To combat this, the light fixture 10 includes several heat
management components, including the housing 20 itself, to
dissipate heat from the light engine 15 and to thermally isolate
the power supply 25. Individually and collectively, the heat
management components increase the reliability of the light fixture
10, including the light engine 15 and the power supply 25.
[0023] The light fixture 10 further includes a rectangular lens 35
secured to the housing 20 by a plurality of fasteners 36, and a
gasket 37. The housing 20 includes an arrangement of external fins
40 that help the housing 20 dissipate heat generated by the light
engine 15. The fins 40 extend from a main body portion 45 of the
housing 20 which includes that portion of the housing 20 that
engages the lens 35 and the light engine 15. The main body 45
includes a curvilinear protrusion 47 proximate side fins 40 (see
FIGS. 1-4A).
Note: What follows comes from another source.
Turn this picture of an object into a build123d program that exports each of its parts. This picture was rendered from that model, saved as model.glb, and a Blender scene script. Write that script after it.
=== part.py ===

The light engine 15 comprises a printed circuit board
(PCB) 50, a plurality of LED modules M, and a lens 55 extending
outward from each module M. The light engine 15 further comprises a
heat transfer element 60, for example a thermal pad 61, positioned
between the rear surface of the circuit board 50 and the housing
20. The circuit board 50 and the heat transfer element 60 are
secured to the housing 20 by at least one fastener 51. In contrast
to existing lighting devices that employ LEDs, the present light
fixture 10 does not require a reflector(s) to focus or disperse the
light pattern generated by the LEDs. As a result, the dimensions of
the housing 20 are reduced while still allowing for the internal
power supply 25. Although not shown, the housing's main body 45 may
include a vent to reduce fogging of the lens 35 in harsh or damp
operating environments.
[0024] As mentioned above, the housing 20 also includes a power
supply box 30 that receives the power supply 25. Preferably, the
power supply 25 is of the universal input, constant current output
and switching variety. The box 30 includes a cover segment 65 that
is operably connected to the box 30 to allow for movement of the
cover 65 and to provide for insertion and removal of the power
supply 25. Thus, the power supply 25 can be repaired or replaced
when the light fixture 10 malfunctions. FIG. 2 depicts the light
fixture 10 in an open position P1, wherein the rear cover 65 is
opened to expose the power supply 25. Since the cover 65 is
operably connected to the box 30 to enclose the power supply 25,
these three components define a power module 70 that is thermally
isolated from the heat generated by the light engine 15 and
dissipated by the housing 20. A hinge 75 is formed between the box
30 and the cover 65 to allow for pivotal movement of the cover 65.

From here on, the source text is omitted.